──────── Data listing ────────

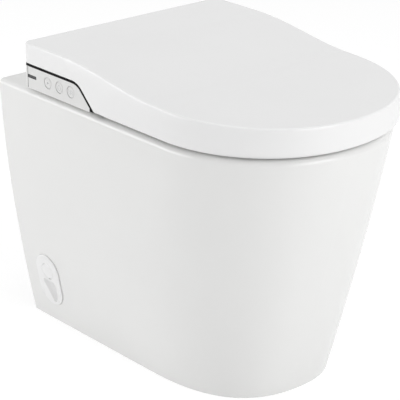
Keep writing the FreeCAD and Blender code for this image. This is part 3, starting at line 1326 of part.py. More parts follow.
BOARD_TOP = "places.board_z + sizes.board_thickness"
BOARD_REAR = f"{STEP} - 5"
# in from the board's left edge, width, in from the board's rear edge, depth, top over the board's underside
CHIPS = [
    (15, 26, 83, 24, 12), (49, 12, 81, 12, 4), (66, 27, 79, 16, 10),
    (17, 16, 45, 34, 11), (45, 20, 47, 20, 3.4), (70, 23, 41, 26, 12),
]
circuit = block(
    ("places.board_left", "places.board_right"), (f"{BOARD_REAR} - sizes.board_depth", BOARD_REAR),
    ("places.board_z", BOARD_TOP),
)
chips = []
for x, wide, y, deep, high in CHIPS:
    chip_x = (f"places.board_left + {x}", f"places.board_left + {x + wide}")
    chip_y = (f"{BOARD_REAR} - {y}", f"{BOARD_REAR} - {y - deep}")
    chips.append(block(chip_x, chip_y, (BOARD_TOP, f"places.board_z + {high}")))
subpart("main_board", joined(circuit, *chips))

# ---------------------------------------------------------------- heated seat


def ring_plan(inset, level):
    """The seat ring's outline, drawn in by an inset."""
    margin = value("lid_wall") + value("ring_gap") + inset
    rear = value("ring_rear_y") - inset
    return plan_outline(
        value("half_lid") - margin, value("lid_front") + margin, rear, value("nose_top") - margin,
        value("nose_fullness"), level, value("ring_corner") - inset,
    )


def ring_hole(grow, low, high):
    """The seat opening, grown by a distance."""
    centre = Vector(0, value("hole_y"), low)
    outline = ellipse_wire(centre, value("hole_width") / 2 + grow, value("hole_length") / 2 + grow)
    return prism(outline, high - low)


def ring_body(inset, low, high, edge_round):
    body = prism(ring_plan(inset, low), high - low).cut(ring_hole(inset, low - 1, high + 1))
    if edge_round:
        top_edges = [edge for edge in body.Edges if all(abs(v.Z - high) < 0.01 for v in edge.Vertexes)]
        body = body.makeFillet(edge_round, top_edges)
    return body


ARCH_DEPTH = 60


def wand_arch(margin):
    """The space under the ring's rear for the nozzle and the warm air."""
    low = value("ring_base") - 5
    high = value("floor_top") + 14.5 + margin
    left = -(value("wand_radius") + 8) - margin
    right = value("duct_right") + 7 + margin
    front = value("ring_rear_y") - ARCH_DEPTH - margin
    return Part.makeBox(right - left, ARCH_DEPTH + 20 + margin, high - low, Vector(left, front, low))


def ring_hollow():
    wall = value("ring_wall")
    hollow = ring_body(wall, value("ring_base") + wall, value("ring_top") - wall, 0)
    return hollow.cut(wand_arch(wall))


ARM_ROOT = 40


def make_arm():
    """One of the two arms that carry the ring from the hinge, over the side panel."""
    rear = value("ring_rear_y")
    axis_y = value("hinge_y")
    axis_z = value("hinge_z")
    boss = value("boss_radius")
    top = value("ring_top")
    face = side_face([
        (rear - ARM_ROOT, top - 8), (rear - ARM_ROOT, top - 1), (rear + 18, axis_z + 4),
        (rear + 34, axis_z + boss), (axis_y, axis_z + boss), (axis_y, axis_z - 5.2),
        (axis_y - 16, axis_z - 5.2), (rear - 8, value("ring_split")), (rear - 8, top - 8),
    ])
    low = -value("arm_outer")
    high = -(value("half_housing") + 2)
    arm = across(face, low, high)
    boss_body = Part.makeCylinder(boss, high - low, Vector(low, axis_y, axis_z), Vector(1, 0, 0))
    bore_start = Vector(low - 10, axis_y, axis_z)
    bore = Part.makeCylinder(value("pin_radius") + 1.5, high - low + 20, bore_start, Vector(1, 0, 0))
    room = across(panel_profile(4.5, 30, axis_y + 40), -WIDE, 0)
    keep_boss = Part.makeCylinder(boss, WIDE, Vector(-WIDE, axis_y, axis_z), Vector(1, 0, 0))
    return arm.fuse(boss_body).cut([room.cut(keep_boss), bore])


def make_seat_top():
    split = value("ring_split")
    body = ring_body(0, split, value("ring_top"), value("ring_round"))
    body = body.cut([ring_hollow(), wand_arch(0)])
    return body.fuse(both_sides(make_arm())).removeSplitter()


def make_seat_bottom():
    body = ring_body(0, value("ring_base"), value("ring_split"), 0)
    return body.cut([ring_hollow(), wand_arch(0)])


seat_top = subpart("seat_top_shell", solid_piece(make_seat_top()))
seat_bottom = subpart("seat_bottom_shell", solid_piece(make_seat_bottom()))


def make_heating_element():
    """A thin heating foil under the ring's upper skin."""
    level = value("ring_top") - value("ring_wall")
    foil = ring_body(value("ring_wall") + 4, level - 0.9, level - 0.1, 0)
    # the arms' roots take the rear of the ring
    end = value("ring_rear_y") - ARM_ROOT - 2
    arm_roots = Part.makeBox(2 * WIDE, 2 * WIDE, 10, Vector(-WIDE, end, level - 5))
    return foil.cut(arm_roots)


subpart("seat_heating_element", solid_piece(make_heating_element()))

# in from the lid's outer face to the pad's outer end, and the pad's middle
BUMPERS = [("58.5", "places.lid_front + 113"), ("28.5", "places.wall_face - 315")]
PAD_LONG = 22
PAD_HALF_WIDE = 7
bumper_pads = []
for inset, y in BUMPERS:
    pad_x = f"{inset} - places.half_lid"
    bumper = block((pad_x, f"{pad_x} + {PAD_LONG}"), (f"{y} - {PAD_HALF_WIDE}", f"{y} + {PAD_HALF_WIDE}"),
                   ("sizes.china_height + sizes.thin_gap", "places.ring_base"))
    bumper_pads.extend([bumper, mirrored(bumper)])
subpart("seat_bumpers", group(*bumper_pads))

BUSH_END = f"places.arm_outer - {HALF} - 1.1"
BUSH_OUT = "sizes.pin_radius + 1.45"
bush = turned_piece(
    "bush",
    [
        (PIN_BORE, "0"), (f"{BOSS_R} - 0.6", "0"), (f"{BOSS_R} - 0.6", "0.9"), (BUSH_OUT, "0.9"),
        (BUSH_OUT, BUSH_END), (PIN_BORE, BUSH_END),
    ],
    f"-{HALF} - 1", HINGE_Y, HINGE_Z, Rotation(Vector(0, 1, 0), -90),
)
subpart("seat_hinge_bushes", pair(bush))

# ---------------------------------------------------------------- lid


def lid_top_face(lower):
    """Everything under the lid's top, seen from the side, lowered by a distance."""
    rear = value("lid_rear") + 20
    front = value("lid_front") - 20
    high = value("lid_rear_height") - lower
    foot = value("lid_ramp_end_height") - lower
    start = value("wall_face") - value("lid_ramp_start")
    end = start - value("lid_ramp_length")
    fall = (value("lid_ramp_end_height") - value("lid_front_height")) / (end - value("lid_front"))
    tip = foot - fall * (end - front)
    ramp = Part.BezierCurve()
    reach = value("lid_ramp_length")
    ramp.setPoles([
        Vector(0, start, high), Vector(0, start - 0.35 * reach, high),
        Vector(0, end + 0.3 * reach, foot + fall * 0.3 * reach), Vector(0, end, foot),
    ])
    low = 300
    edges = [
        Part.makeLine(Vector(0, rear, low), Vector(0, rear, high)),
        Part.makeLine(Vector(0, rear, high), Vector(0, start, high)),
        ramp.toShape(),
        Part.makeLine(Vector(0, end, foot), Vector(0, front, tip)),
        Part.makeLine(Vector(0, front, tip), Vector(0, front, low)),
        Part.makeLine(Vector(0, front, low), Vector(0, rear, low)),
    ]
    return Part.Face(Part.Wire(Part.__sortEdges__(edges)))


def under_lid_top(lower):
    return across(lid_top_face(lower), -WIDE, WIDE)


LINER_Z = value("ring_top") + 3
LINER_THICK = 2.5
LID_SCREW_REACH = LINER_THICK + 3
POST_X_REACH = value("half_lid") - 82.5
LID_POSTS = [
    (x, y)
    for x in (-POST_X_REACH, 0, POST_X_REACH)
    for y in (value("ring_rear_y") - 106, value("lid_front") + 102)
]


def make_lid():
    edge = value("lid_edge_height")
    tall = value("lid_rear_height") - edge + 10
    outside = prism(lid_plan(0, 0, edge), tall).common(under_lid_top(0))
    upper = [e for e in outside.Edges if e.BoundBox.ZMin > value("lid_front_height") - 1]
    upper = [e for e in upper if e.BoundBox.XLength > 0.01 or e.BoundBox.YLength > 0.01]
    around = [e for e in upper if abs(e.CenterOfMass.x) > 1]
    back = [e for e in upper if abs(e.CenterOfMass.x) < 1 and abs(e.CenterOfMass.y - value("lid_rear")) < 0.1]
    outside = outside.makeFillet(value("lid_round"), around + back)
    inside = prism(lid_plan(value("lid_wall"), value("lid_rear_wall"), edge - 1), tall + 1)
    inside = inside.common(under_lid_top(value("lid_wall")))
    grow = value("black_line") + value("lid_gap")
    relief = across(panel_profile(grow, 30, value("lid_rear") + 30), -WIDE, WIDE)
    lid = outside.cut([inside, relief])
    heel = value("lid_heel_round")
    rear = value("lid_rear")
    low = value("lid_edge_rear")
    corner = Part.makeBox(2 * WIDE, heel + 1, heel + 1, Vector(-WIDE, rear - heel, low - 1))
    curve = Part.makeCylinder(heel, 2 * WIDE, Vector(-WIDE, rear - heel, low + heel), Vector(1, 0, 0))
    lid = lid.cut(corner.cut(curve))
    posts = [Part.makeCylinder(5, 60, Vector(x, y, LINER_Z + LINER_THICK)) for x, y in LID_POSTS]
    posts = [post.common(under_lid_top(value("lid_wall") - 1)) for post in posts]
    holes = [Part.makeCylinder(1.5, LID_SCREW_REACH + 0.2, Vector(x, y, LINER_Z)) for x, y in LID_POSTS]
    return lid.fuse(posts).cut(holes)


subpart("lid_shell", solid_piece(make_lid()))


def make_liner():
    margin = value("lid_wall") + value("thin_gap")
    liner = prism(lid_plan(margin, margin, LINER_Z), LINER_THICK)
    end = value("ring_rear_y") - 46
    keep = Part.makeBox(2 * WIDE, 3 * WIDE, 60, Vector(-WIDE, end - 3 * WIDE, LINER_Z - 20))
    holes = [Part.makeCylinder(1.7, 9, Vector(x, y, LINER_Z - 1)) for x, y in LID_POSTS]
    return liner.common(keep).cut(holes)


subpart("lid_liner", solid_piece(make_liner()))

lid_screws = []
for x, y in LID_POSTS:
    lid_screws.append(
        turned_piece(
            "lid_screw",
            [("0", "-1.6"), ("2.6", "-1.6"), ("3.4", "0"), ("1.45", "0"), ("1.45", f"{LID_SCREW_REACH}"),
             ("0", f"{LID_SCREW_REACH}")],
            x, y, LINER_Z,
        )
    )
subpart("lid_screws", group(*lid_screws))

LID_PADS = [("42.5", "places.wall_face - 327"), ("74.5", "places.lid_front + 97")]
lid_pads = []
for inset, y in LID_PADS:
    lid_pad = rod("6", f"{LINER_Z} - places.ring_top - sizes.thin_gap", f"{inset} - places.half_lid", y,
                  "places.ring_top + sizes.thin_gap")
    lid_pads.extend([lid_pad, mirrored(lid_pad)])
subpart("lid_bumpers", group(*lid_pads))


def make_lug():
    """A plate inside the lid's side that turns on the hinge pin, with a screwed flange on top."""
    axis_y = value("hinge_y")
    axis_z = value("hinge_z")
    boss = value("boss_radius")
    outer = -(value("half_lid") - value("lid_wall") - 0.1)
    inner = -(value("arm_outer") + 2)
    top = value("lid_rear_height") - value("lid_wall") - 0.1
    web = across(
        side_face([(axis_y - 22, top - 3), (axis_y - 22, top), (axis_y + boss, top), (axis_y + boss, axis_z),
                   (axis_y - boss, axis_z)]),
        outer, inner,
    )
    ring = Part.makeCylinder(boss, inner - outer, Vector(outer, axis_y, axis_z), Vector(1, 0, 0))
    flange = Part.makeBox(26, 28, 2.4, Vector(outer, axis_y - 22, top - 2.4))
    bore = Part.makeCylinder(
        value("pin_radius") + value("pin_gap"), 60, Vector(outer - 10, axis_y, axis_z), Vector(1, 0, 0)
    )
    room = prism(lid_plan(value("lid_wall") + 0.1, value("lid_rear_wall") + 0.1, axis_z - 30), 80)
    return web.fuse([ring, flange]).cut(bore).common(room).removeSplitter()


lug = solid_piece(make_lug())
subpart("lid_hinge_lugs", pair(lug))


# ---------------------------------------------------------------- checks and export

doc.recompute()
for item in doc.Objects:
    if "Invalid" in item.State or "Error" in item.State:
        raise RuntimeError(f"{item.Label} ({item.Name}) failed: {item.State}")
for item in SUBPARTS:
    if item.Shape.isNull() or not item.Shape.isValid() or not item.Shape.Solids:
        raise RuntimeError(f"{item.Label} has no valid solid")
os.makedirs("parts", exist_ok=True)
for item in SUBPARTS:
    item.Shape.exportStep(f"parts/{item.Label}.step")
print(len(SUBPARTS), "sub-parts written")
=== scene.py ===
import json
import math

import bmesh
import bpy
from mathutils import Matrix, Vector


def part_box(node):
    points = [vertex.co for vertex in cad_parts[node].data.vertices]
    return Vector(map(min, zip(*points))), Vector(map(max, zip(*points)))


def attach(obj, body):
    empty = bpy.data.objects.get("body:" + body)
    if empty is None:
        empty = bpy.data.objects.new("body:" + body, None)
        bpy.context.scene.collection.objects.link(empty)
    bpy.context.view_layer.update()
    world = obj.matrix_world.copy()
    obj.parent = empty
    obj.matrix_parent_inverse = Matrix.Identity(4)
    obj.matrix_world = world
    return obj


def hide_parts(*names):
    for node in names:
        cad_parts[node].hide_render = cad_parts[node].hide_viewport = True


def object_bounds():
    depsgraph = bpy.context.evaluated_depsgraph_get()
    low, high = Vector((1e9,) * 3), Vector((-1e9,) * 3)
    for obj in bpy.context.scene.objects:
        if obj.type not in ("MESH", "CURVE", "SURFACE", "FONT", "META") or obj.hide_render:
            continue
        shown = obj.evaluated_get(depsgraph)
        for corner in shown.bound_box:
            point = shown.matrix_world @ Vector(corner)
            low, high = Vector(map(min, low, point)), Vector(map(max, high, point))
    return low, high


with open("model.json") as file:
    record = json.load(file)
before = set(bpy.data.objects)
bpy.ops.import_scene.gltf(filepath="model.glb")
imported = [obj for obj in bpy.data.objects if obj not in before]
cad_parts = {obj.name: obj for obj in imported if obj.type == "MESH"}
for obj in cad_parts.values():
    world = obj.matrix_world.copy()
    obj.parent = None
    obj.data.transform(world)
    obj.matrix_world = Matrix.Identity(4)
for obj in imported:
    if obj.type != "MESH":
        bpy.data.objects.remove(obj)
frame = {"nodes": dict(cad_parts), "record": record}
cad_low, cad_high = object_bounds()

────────
──────── Data listing ────────

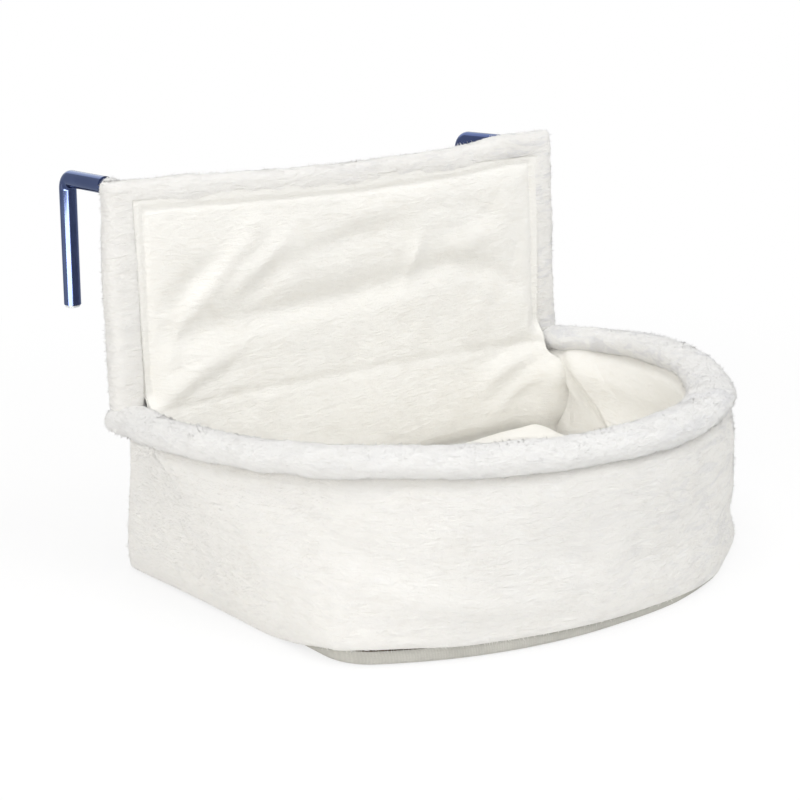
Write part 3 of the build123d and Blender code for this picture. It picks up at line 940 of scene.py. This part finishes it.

────────
──────── Data listing ────────

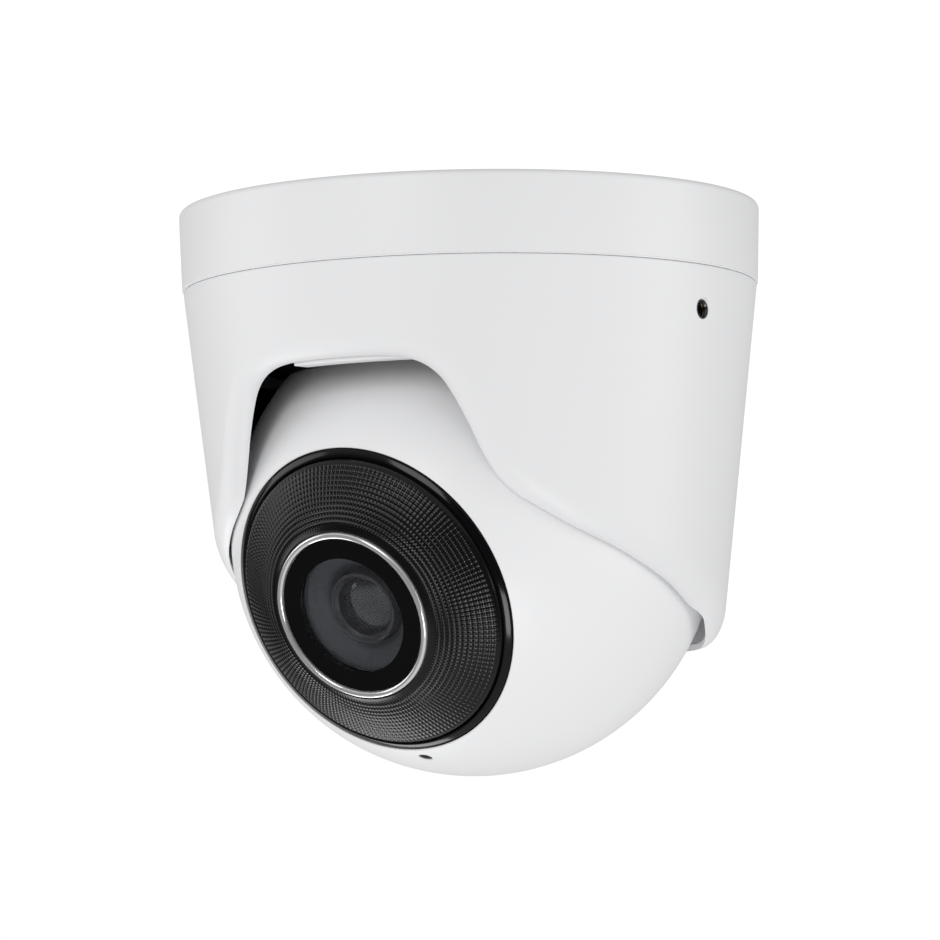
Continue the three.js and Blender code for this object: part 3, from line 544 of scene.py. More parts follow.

────────

* Exercise description
Output exactly one stretch of the listing: from the line containing "doc.recompute()" through the line containing "if empty is", both end lines included.

* Response
doc.recompute()
for item in doc.Objects:
    if "Invalid" in item.State or "Error" in item.State:
        raise RuntimeError(f"{item.Label} ({item.Name}) failed: {item.State}")
for item in SUBPARTS:
    if item.Shape.isNull() or not item.Shape.isValid() or not item.Shape.Solids:
        raise RuntimeError(f"{item.Label} has no valid solid")
os.makedirs("parts", exist_ok=True)
for item in SUBPARTS:
    item.Shape.exportStep(f"parts/{item.Label}.step")
print(len(SUBPARTS), "sub-parts written")
=== scene.py ===
import json
import math

import bmesh
import bpy
from mathutils import Matrix, Vector


def part_box(node):
    points = [vertex.co for vertex in cad_parts[node].data.vertices]
    return Vector(map(min, zip(*points))), Vector(map(max, zip(*points)))


def attach(obj, body):
    empty = bpy.data.objects.get("body:" + body)
    if empty is None:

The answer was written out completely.